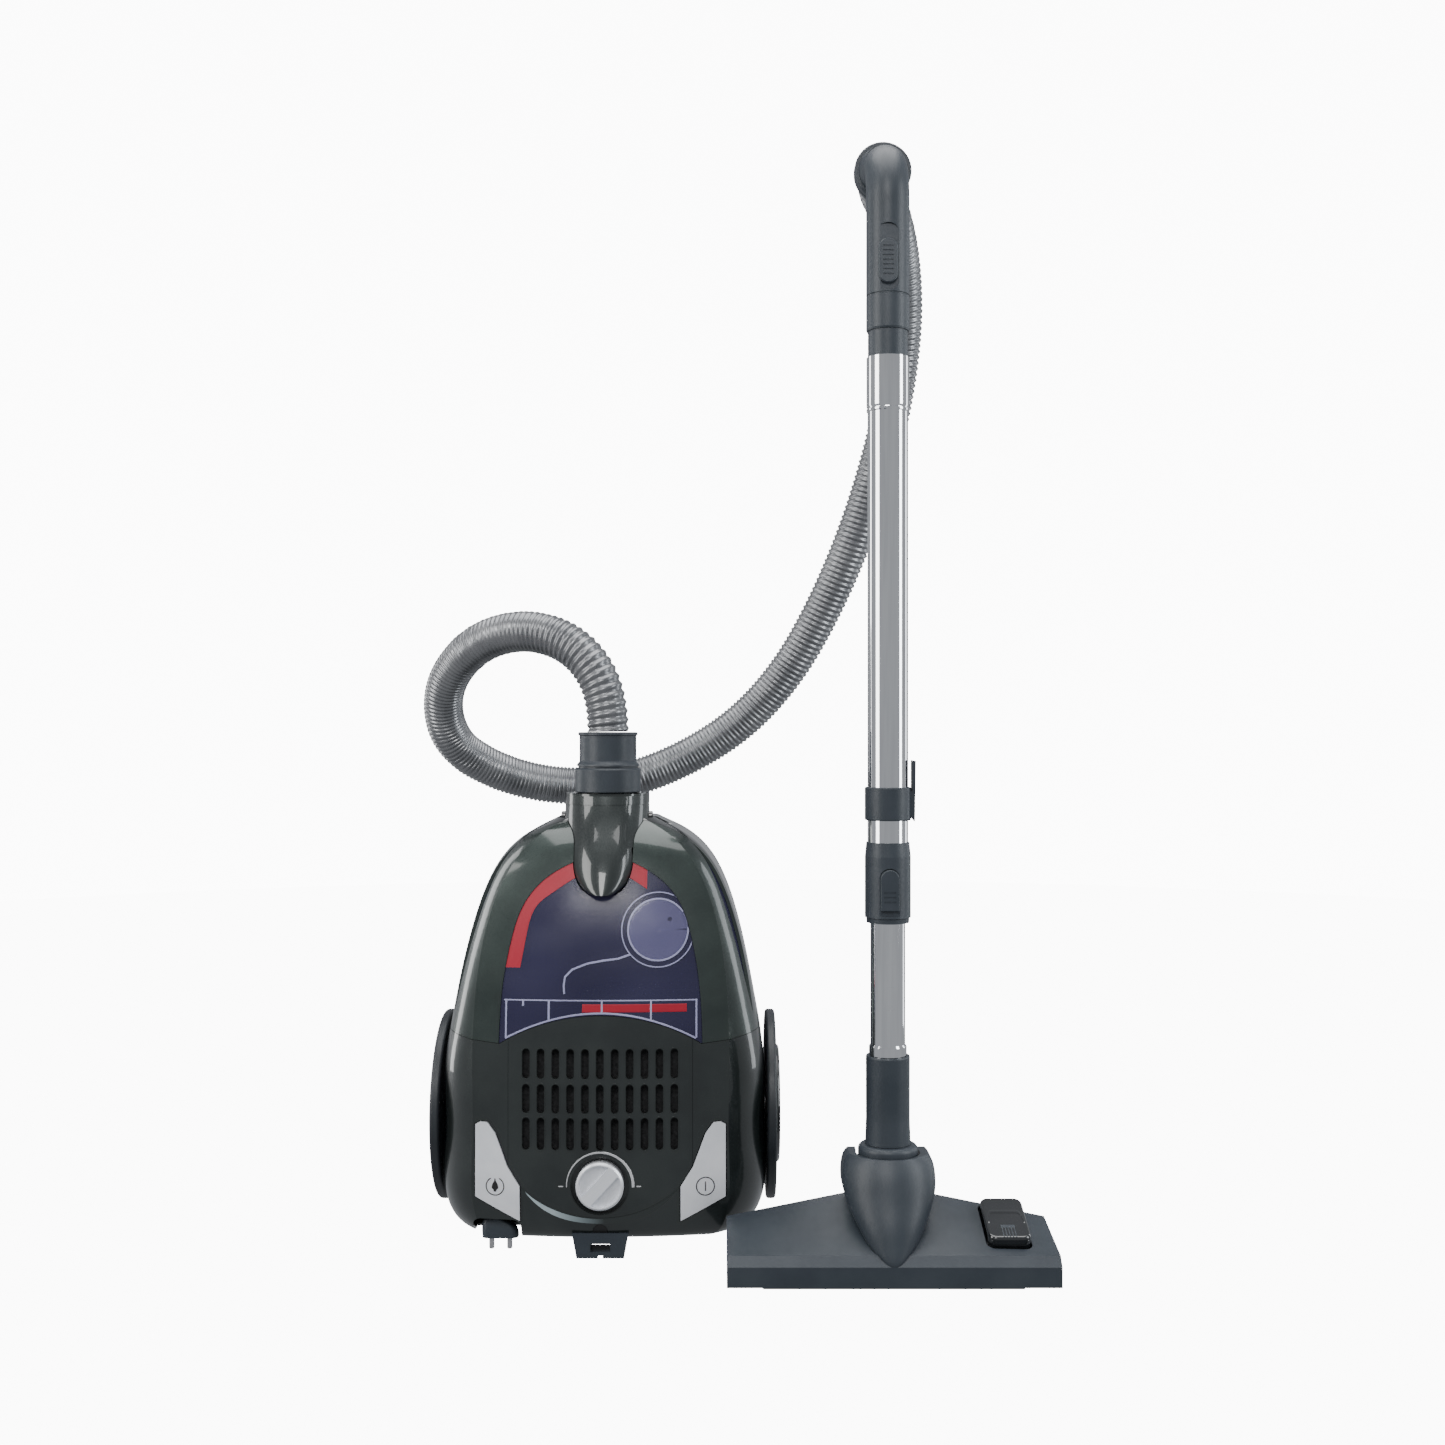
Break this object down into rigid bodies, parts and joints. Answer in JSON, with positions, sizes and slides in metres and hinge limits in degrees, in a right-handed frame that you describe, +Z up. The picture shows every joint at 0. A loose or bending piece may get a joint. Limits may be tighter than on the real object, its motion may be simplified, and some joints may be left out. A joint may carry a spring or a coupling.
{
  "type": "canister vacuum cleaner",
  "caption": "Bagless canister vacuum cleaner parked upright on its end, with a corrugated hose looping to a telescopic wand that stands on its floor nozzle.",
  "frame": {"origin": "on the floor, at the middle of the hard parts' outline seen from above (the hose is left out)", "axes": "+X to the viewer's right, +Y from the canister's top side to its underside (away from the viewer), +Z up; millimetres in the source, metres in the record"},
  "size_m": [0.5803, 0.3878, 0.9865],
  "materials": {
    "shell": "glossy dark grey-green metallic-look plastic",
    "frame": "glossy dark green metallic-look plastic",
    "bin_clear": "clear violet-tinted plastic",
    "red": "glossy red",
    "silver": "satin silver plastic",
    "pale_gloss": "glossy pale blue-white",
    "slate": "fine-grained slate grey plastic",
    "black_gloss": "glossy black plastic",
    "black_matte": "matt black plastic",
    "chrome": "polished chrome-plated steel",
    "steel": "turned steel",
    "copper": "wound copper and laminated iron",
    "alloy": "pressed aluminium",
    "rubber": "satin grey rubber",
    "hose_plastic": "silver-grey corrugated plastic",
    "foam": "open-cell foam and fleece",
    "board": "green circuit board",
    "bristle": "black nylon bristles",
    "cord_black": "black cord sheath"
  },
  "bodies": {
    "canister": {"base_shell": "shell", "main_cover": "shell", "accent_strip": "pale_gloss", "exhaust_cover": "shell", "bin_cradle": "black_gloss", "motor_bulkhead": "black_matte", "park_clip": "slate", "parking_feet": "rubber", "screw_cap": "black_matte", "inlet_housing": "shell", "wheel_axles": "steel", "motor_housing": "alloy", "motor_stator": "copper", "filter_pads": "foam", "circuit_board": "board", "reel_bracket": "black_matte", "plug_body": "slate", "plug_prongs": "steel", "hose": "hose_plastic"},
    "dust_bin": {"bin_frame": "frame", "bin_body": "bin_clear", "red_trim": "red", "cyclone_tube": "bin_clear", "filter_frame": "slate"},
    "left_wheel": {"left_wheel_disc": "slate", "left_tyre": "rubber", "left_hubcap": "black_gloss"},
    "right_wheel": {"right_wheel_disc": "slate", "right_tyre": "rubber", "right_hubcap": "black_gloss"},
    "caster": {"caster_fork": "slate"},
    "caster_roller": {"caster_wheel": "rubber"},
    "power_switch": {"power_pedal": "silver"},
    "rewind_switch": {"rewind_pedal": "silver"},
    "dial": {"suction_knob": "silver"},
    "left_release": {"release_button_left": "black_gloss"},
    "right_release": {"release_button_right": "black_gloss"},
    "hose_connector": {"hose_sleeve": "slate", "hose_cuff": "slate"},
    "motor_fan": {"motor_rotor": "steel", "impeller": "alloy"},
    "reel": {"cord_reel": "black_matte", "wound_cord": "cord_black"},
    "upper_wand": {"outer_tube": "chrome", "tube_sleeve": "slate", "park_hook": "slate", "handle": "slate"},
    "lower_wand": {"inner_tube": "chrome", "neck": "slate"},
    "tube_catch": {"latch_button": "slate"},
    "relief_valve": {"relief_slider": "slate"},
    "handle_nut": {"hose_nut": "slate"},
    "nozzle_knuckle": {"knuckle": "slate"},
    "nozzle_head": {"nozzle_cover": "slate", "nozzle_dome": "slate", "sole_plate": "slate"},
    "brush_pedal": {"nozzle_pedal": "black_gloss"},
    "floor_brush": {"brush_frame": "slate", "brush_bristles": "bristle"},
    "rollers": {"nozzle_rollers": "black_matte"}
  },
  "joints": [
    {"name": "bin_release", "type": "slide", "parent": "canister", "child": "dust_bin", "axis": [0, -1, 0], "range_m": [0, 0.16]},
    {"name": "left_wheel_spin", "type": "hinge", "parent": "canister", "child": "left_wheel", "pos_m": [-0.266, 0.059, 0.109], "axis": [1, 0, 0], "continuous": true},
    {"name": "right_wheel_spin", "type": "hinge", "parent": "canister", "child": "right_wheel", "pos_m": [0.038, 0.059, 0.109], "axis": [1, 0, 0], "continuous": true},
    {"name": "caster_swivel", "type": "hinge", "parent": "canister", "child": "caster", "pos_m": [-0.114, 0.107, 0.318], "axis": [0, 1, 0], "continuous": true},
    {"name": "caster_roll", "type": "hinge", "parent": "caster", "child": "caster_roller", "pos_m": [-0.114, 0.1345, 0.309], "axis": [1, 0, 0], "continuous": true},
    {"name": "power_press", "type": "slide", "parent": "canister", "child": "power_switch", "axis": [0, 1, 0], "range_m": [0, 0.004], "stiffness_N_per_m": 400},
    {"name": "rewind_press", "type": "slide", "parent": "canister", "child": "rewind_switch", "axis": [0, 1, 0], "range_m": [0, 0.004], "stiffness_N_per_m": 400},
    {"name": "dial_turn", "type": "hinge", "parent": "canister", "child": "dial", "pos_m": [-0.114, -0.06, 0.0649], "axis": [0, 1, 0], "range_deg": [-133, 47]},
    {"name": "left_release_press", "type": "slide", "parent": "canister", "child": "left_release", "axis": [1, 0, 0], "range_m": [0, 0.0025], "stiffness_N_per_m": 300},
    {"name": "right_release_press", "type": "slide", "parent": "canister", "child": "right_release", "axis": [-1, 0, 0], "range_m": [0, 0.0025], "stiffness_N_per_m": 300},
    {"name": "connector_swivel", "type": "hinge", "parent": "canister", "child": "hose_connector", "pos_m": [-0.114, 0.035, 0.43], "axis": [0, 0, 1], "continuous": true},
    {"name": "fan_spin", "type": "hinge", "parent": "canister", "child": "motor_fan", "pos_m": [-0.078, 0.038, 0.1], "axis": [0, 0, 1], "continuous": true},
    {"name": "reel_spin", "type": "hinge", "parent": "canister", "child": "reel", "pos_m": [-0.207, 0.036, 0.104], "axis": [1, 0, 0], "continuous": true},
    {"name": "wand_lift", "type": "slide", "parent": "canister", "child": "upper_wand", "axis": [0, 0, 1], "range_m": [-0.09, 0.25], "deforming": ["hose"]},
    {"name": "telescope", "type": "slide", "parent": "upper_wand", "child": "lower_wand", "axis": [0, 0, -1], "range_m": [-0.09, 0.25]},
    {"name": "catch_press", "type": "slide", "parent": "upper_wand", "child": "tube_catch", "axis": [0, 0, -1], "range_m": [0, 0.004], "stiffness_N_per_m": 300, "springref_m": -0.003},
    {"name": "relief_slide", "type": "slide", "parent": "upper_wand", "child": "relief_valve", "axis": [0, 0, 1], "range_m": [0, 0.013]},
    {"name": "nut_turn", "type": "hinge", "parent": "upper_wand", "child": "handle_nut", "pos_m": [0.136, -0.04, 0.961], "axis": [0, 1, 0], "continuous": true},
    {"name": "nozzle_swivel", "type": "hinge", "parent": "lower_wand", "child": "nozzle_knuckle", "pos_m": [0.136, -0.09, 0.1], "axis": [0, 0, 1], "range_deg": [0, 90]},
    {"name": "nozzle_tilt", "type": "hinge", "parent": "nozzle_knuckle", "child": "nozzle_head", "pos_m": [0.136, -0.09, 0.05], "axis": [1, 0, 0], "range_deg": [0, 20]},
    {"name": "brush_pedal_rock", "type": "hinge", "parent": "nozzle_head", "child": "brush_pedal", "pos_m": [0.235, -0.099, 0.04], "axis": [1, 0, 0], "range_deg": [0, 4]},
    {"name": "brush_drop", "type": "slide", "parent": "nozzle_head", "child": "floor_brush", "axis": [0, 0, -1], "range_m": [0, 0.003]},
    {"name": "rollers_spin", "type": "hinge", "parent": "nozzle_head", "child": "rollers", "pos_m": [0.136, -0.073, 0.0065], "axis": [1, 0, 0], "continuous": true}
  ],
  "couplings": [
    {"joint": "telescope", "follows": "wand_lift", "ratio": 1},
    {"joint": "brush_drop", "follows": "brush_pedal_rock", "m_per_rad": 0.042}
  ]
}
--
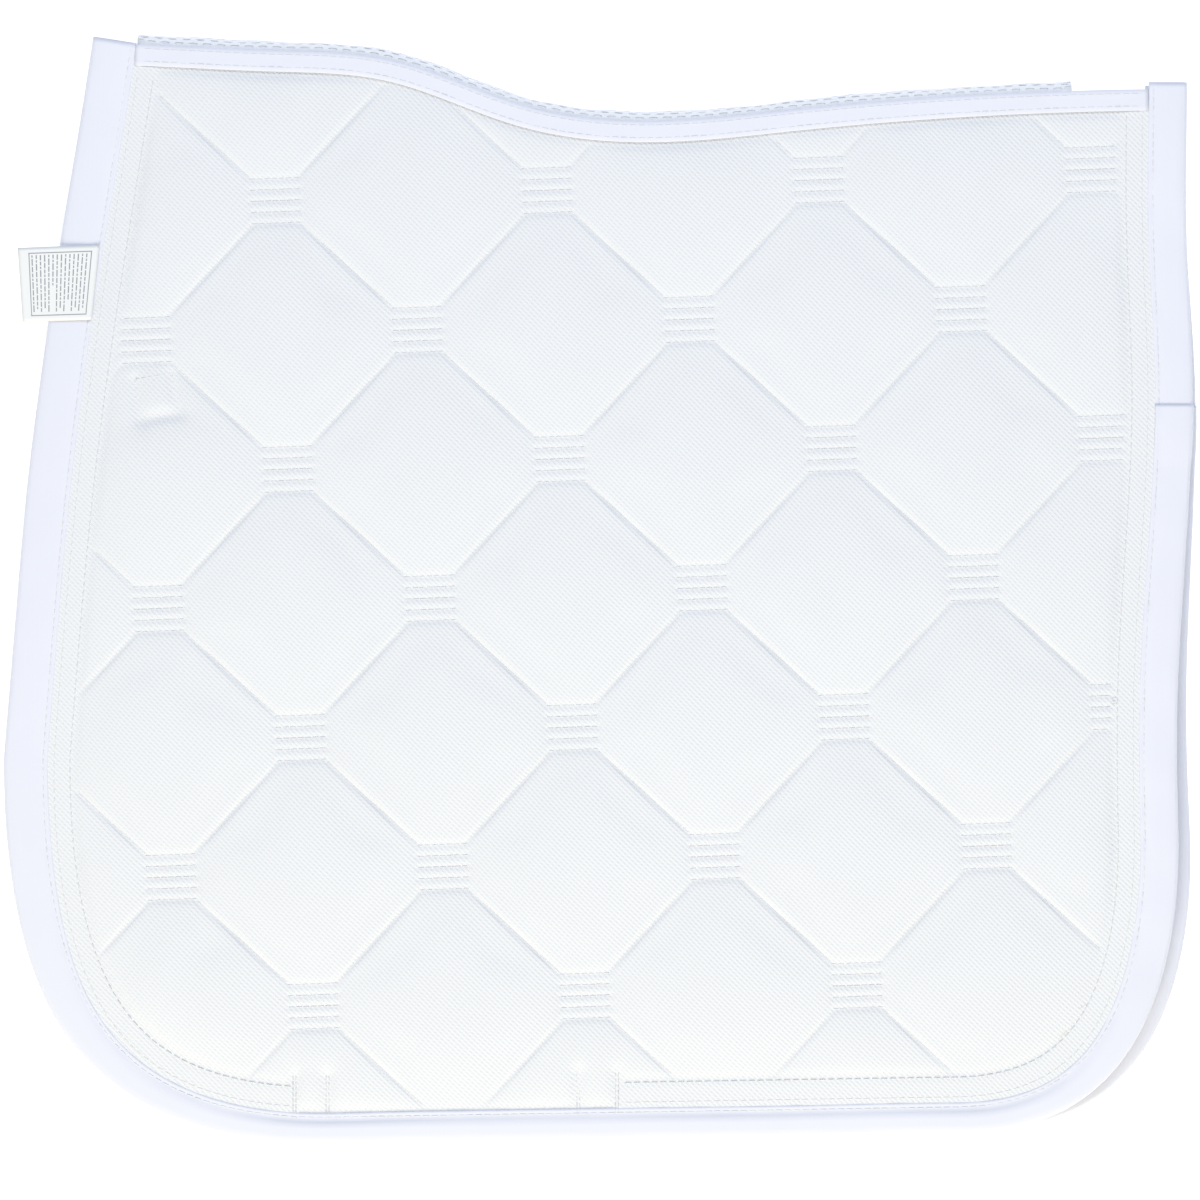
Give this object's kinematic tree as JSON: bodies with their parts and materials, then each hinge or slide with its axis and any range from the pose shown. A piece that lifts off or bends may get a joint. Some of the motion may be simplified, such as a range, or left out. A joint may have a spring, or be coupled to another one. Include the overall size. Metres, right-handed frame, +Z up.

## WHAT YOU SHOULD DO
Scan the material above for the word "with". Copy each line where it occurs.

## OUTPUT OF THE TASK
Break this object down into rigid bodies, parts and joints. Answer in JSON, with positions, sizes and slides in metres and hinge limits in degrees, in a right-handed frame that you describe, +Z up. The picture shows every joint at 0. A loose or bending piece may get a joint. Limits may be tighter than on the real object, its motion may be simplified, and some joints may be left out. A joint may carry a spring or a coupling.
  "caption": "Bagless canister vacuum cleaner parked upright on its end, with a corrugated hose looping to a telescopic wand that stands on its floor nozzle.",
Give this object's kinematic tree as JSON: bodies with their parts and materials, then each hinge or slide with its axis and any range from the pose shown. A piece that lifts off or bends may get a joint. Some of the motion may be simplified, such as a range, or left out. A joint may have a spring, or be coupled to another one. Include the overall size. Metres, right-handed frame, +Z up.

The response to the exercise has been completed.